EVERY AMERICAN IS AFFECTED by the divisions and outrage that prevent us from making progress on urgent problems. This issue guide is designed to help people deliberate together about how we should approach the issue.
These are difficult questions, and there are no easy answers:
■ Should we require more accurate, respectful discussion in the media and online, or would that stifle free speech?
■ Should we reform politics and government to encourage compromise, or will that mean giving up on the changes we really need and want?
■ Should local communities set policies in areas like health care and the environment, or would that risk the progress we’ve made and make further progress nearly impossible?

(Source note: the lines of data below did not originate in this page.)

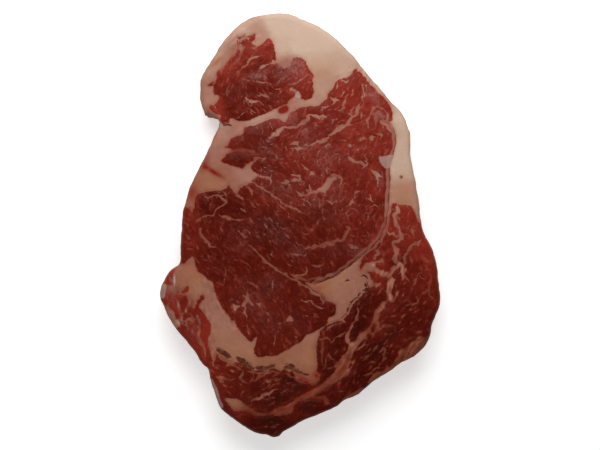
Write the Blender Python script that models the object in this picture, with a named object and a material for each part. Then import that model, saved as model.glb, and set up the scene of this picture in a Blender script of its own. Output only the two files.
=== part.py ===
"""Raw ribeye steak, lying on its flat lower cut face.

The steak is one solid: a slab sawn straight across the rib muscles. Its outline
is a smooth closed curve through hand-set points. The wall is a loft of that
outline at a few heights, drawn in at the upper and lower edges and a little
ragged on the way round. The upper face is a sheet of small triangles whose
height follows the meat: every muscle swells slightly, and the seams of fat
between the muscles lie in shallow grooves.

The origin is at the centre of the steak's box, on the surface it lies on.
+Y points along the steak to the thick fat cap, and +Z is up.
"""
import math

import bmesh
import bpy
import numpy as np
from mathutils import Vector, noise
from mathutils.geometry import delaunay_2d_cdt

MM = 0.001
STEAK = "ribeye_steak"
PARTS_COLLECTION = "raw_ribeye_steak"

# Driving dimensions of the whole steak, in metres.
WIDTH = 140.0 * MM
LENGTH = 211.0 * MM
THICKNESS = 22.0 * MM

# The outline, anticlockwise from the top of the fat cap, in millimetres.
FAT_CAP_TOP_LEFT = [(0, 102.8), (-8, 105.4), (-14, 105.3), (-22, 103.8), (-30, 100.2), (-35, 95.3),
                    (-40, 89.1), (-42.7, 84), (-46.7, 78), (-49, 73), (-49.3, 70), (-49.9, 64.2),
                    (-48.2, 58.2), (-46.8, 54.2)]
LEFT_NOTCH_AND_SIDE = [(-43.2, 54.6), (-40.0, 51.4), (-41.5, 46.6), (-43.9, 41.4), (-47.4, 34),
                       (-50.9, 27.3), (-54.4, 20), (-57.2, 10.7), (-58.6, 5.2), (-58.7, 0.5),
                       (-59.1, -7), (-59.5, -15), (-59.8, -19)]
LEFT_FLAP = [(-63.6, -21.4), (-68, -28), (-69.9, -34), (-67, -41.3), (-63, -49.6), (-56.4, -57.3),
             (-51.2, -64.4), (-48.5, -68.9), (-46.2, -70.6), (-44.6, -76.4), (-41.5, -86)]
LOWER_TIP = [(-38.8, -91.6), (-33.5, -95.7), (-28, -99.7), (-23, -102.5), (-16.3, -104.3),
             (-11.2, -105), (-8, -102), (-3.5, -99.7), (3.5, -95.9), (10.2, -93.4), (17.5, -90),
             (23, -86.3), (28.5, -83.8), (32.5, -80.2), (38, -76.2), (44.1, -72.8)]
RIGHT_SIDE = [(49.5, -68.3), (56, -65.1), (61, -60.5), (64.2, -56), (65.2, -50), (67.3, -44),
              (69.3, -40), (69.6, -36), (68.9, -30), (67.8, -22), (66.8, -16), (64.8, -10),
              (61.5, -4), (60, 1.5), (59.1, 10), (57.7, 18), (56, 27), (54.7, 35), (54.2, 47),
              (52.8, 51.3)]
FAT_CAP_TOP_RIGHT = [(49.5, 56.5), (44, 62.7), (37.5, 70.4), (31.5, 77.3), (25.1, 85.4),
                     (20, 90.4), (15, 95.1), (10.5, 98.2), (5, 100.6)]
OUTLINE_MM = (FAT_CAP_TOP_LEFT + LEFT_NOTCH_AND_SIDE + LEFT_FLAP + LOWER_TIP + RIGHT_SIDE
              + FAT_CAP_TOP_RIGHT)
OUTLINE_SMOOTHNESS = 6
OUTLINE_SPACING = 3.0 * MM

# The wall from the surface up to its waist, as (height, how far the wall is drawn in).
LOWER_WALL = [(0.0, 3.2 * MM), (0.7 * MM, 1.5 * MM), (2.6 * MM, 0.4 * MM), (6.5 * MM, 0.0),
              (10.5 * MM, 0.5 * MM)]
# The same below the upper cut, as (depth under the cut, how far the wall is drawn in).
UPPER_WALL = [(7.5 * MM, 0.0), (4.2 * MM, 0.4 * MM), (1.9 * MM, 1.6 * MM), (0.5 * MM, 3.6 * MM)]
RAGGED_PERIOD = 17.0 * MM
RAGGED_SHARE = 0.45
INSET_STEP = 0.5 * MM
INSET_EASE = 0.4

# The seams between the muscles, as (depth, half-width, path in millimetres).
SEAMS = [
    (0.9 * MM, 3.6 * MM, [(-41, 48.5), (-30, 50), (-21, 52), (-12, 56), (-5, 59), (3, 61), (9, 63),
                          (12, 69), (17, 75), (24, 79), (30, 80)]),
    (0.8 * MM, 3.2 * MM, [(43, 51), (47, 46), (47.5, 38), (45, 28), (44.6, 15), (43, 2),
                          (38.5, -8), (28.5, -17), (18, -25), (7.4, -29.3)]),
    (0.8 * MM, 3.2 * MM, [(-52, -18), (-45, -28), (-41, -38), (-32, -50), (-24, -60), (-14, -65),
                          (-3, -60), (7, -53.5), (15, -47)]),
    (0.9 * MM, 3.4 * MM, [(44, -37), (38, -45), (37, -51), (28, -59), (23, -68), (11, -80),
                          (0, -86), (-10, -92), (-24, -93), (-36, -88)]),
    (0.6 * MM, 2.8 * MM, [(-27, -9.6), (-18, -17), (-6, -26), (5, -32), (13, -38)]),
]
# The swell of each muscle, as (height, half-width, centre in millimetres).
SWELLS = [(0.8 * MM, 24 * MM, (-20, 72)), (1.0 * MM, 30 * MM, (12, 20)), (0.8 * MM, 22 * MM, (-25, -38)),
          (0.9 * MM, 18 * MM, (55, -35)), (0.7 * MM, 18 * MM, (30, -70)), (0.6 * MM, 14 * MM, (-30, -80)),
          (0.5 * MM, 14 * MM, (22, -36)), (0.6 * MM, 12 * MM, (10, 90))]
UNEVEN_HEIGHT = 0.45 * MM
UNEVEN_PERIOD = 26.0 * MM
FACE_SPACING = 3.7 * MM

MEAT_RED = (0.155, 0.019, 0.012, 1.0)
MEAT_ROUGHNESS = 0.42


def clear_scene():
    """Remove every object that the scene starts with."""
    for item in list(bpy.context.scene.objects):
        bpy.data.objects.remove(item, do_unlink=True)


def outline_ring():
    """Return the outline as a closed ring of points, fitted to the driving sizes."""
    curve = bpy.data.curves.new("steak_outline", "CURVE")
    curve.dimensions = "2D"
    curve.fill_mode = "NONE"
    curve.resolution_u = OUTLINE_SMOOTHNESS
    spline = curve.splines.new("BEZIER")
    spline.bezier_points.add(len(OUTLINE_MM) - 1)
    for knot, (x, y) in zip(spline.bezier_points, OUTLINE_MM):
        knot.co = (x * MM, y * MM, 0.0)
        knot.handle_left_type = "AUTO"
        knot.handle_right_type = "AUTO"
    spline.use_cyclic_u = True
    guide = bpy.data.objects.new("steak_outline", curve)
    bpy.context.scene.collection.objects.link(guide)
    evaluated = guide.evaluated_get(bpy.context.evaluated_depsgraph_get())
    drawn = bpy.data.meshes.new_from_object(evaluated)
    ring = np.array([corner.co.xy for corner in drawn.vertices])
    bpy.data.objects.remove(guide, do_unlink=True)
    bpy.data.meshes.remove(drawn)
    ring = evenly_spaced(ring)
    low, high = ring.min(axis=0), ring.max(axis=0)
    return (ring - (low + high) / 2) * np.array([WIDTH, LENGTH]) / (high - low)


def evenly_spaced(ring):
    """Return the closed ring with its points spread evenly along it."""
    closed = np.vstack((ring, ring[:1]))
    travelled = np.concatenate(([0.0], np.cumsum(np.linalg.norm(np.diff(closed, axis=0), axis=1))))
    count = round(travelled[-1] / OUTLINE_SPACING)
    stations = np.linspace(0.0, travelled[-1], count, endpoint=False)
    return np.column_stack([np.interp(stations, travelled, closed[:, axis]) for axis in (0, 1)])


def drawn_in(ring, distance):
    """Return the ring moved inwards, in small eased steps so that tight corners don't fold."""
    steps = math.ceil(distance.max() / INSET_STEP)
    for _ in range(steps):
        ahead = np.roll(ring, -1, axis=0)
        behind = np.roll(ring, 1, axis=0)
        along = ahead - behind
        inwards = np.column_stack((-along[:, 1], along[:, 0]))
        inwards /= np.linalg.norm(inwards, axis=1, keepdims=True)
        ring = ring + inwards * (distance / steps)[:, None]
        ring = ring * (1 - INSET_EASE) + (ahead + behind) * INSET_EASE / 2
    return ring


def distance_to_path(point, path):
    """Return how far the point is from an open path of straight runs."""
    nearest = math.inf
    for start, end in zip(path, path[1:]):
        run = (end - start)
        share = min(max((point - start).dot(run) / run.length_squared, 0.0), 1.0)
        nearest = min(nearest, (point - start - run * share).length)
    return nearest


def relief(x, y):
    """Return the height of the upper face over the level of its cut."""
    point = Vector((x, y))
    height = UNEVEN_HEIGHT * noise.noise(Vector((x, y, 0.0)) / UNEVEN_PERIOD)
    for swell, reach, centre in SWELLS:
        away = (point - Vector(centre) * MM).length
        height += swell * math.exp(-(away / reach) ** 2)
    for depth, reach, path in SEAMS:
        away = distance_to_path(point, [Vector(corner) * MM for corner in path])
        height -= depth * math.exp(-(away / reach) ** 2)
    return height


def ragged(ring, row):
    """Return, for each point of the ring, how strongly its edge is worn away in this row."""
    places = [Vector((x / RAGGED_PERIOD, y / RAGGED_PERIOD, row)) for x, y in ring]
    return np.array([1.0 + RAGGED_SHARE * noise.noise(place) for place in places])


def ring_vertices(solid, ring, heights):
    """Add one ring of vertices to the solid."""
    return [solid.verts.new((x, y, height)) for (x, y), height in zip(ring, heights)]


def build_wall(solid, outline, cut_level):
    """Loft the wall from the surface to the upper face, and return its lowest and highest rings."""
    rings = []
    for row, (height, inset) in enumerate(LOWER_WALL):
        ring = drawn_in(outline, inset * ragged(outline, row))
        rings.append(ring_vertices(solid, ring, [height] * len(ring)))
    for row, (depth, inset) in enumerate(UPPER_WALL, start=len(LOWER_WALL)):
        ring = drawn_in(outline, inset * ragged(outline, row))
        heights = [cut_level + relief(x, y) - depth for x, y in ring]
        rings.append(ring_vertices(solid, ring, heights))
    for lower, upper in zip(rings, rings[1:]):
        for index, corner in enumerate(lower):
            following = (index + 1) % len(lower)
            solid.faces.new((corner, lower[following], upper[following], upper[index]))
    return rings[0], rings[-1]


def build_upper_face(solid, rim, cut_level):
    """Fill the highest ring with small triangles whose corners follow the relief."""
    ring = [corner.co.xy for corner in rim]
    points = list(ring)
    row_height = FACE_SPACING * math.sqrt(3) / 2
    inside = [Vector(place) for place in drawn_in(np.array(ring), np.full(len(ring), FACE_SPACING * 0.6))]
    rows = math.ceil(LENGTH / row_height)
    columns = math.ceil(WIDTH / FACE_SPACING)
    for row in range(rows):
        for column in range(columns):
            x = (column + 0.5 * (row % 2)) * FACE_SPACING - WIDTH / 2
            y = row * row_height - LENGTH / 2
            if encloses(inside, x, y):
                points.append(Vector((x, y)))
    edges = [(index, (index + 1) % len(ring)) for index in range(len(ring))]
    places, _, triangles, origins, _, _ = delaunay_2d_cdt(points, edges, [], 1, 1e-7)
    corners = []
    for place, origin in zip(places, origins):
        if origin[0] < len(rim):
            corners.append(rim[origin[0]])
        else:
            corners.append(solid.verts.new((place.x, place.y, cut_level + relief(place.x, place.y))))
    for triangle in triangles:
        solid.faces.new([corners[index] for index in triangle])


def encloses(ring, x, y):
    """Tell whether the closed ring goes round the point."""
    within = False
    for start, end in zip(ring, ring[1:] + ring[:1]):
        if (start.y > y) != (end.y > y):
            crossing = start.x + (y - start.y) * (end.x - start.x) / (end.y - start.y)
            within = within != (crossing > x)
    return within


def steak_material():
    """Return the plain raw-meat finish."""
    material = bpy.data.materials.new("raw_meat")
    material.use_nodes = True
    surface = material.node_tree.nodes["Principled BSDF"]
    surface.inputs["Base Color"].default_value = MEAT_RED
    surface.inputs["Roughness"].default_value = MEAT_ROUGHNESS
    surface.inputs["Metallic"].default_value = 0.0
    return material


def build_steak(collection):
    """Build the steak as one closed solid in the collection."""
    outline = outline_ring()
    highest = max(relief(x, y) for x, y in np.mgrid[-60:61:4, -90:91:4].reshape(2, -1).T * MM)
    cut_level = THICKNESS - highest
    solid = bmesh.new()
    foot, rim = build_wall(solid, outline, cut_level)
    build_upper_face(solid, rim, cut_level)
    solid.faces.new(list(reversed(foot)))
    bmesh.ops.recalc_face_normals(solid, faces=solid.faces)
    mesh = bpy.data.meshes.new(STEAK)
    solid.to_mesh(mesh)
    solid.free()
    mesh.shade_smooth()
    mesh.materials.append(steak_material())
    collection.objects.link(bpy.data.objects.new(STEAK, mesh))


def main():
    """Model the steak in a collection of its own."""
    clear_scene()
    collection = bpy.data.collections.new(PARTS_COLLECTION)
    bpy.context.scene.collection.children.link(collection)
    build_steak(collection)


main()
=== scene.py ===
"""Looks of the raw ribeye steak: its ragged form, its muscles, fat, marbling and moist skin."""
import logging
import math
from dataclasses import dataclass, field
from enum import Enum, IntEnum
from typing import Any, Iterable, Sequence

import bmesh
import bpy
import numpy as np
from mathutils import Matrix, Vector
from mathutils.geometry import delaunay_2d_cdt


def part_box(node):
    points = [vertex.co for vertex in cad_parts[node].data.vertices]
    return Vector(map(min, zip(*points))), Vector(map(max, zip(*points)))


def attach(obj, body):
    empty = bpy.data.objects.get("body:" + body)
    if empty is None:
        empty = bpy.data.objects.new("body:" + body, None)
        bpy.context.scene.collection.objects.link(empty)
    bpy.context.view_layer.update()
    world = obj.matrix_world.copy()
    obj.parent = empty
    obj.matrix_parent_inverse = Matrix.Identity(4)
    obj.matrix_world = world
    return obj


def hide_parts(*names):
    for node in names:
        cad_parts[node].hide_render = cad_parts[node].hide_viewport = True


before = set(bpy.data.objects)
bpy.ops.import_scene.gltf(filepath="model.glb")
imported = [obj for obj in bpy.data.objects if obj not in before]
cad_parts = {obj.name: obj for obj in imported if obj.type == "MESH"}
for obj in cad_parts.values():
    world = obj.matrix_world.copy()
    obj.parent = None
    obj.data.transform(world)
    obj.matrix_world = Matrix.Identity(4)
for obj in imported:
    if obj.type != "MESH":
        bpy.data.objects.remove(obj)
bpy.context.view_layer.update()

log = logging.getLogger("ribeye")

MM = 0.001
STEAK_NODE = "ribeye_steak"

Point = tuple[float, float]
Spot = tuple[float, float, float]
Colour = tuple[float, float, float]
Stops = tuple[tuple[float, Colour], ...]
Array = np.ndarray


# Drawing lines on the cut face. Everything here is in millimetres.

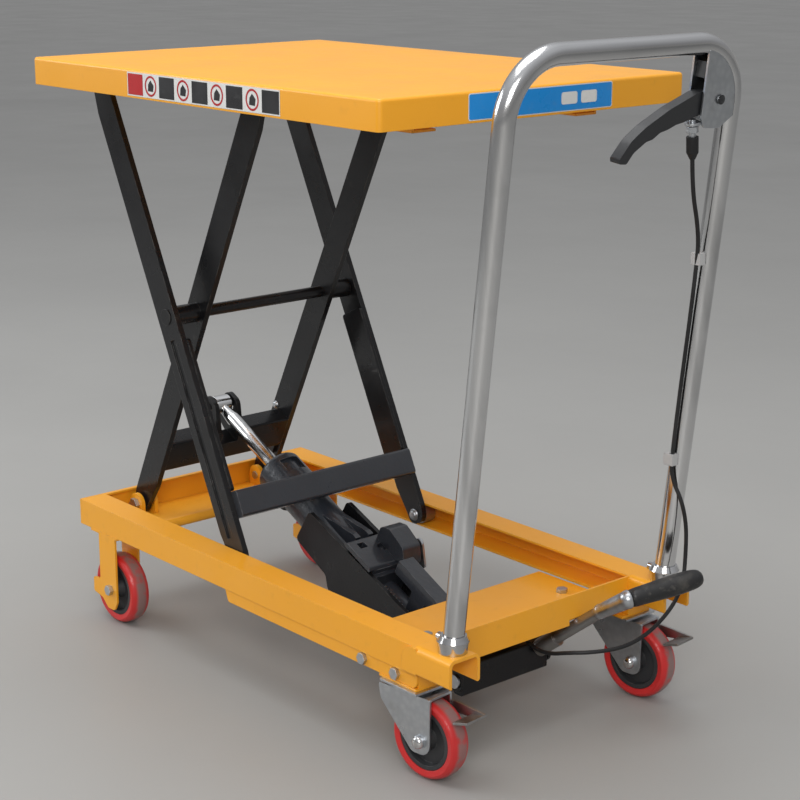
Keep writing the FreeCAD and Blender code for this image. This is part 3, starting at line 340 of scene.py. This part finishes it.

■ Should we crack down on money in politics, or will people just find new ways to evade the rules?
Introduction
WE ARE HAVING TROUBLE making important decisions and solving problems in the United States. Americans find it harder and harder to even talk with one another, and it is damaging in multiple ways:
Major problems, such as the national debt, immigration, health care, and Social Security get kicked down the road again and again. The US national debt, for example, rose above $21 trillion in 2018. The inability of policymakers to agree on annual budgets has routinely led to government shutdowns. Yet we appear unable to confront these or many other urgent problems.
Too few Americans vote or participate in public life. The most recent numbers show that people in many other developed countries vote at higher rates than Americans, many of them much higher. While recent national elections generated interest, local election turnout is generally low. There are also indications, according to a 2018 study from the University of Maryland, that the rate of volunteering has declined.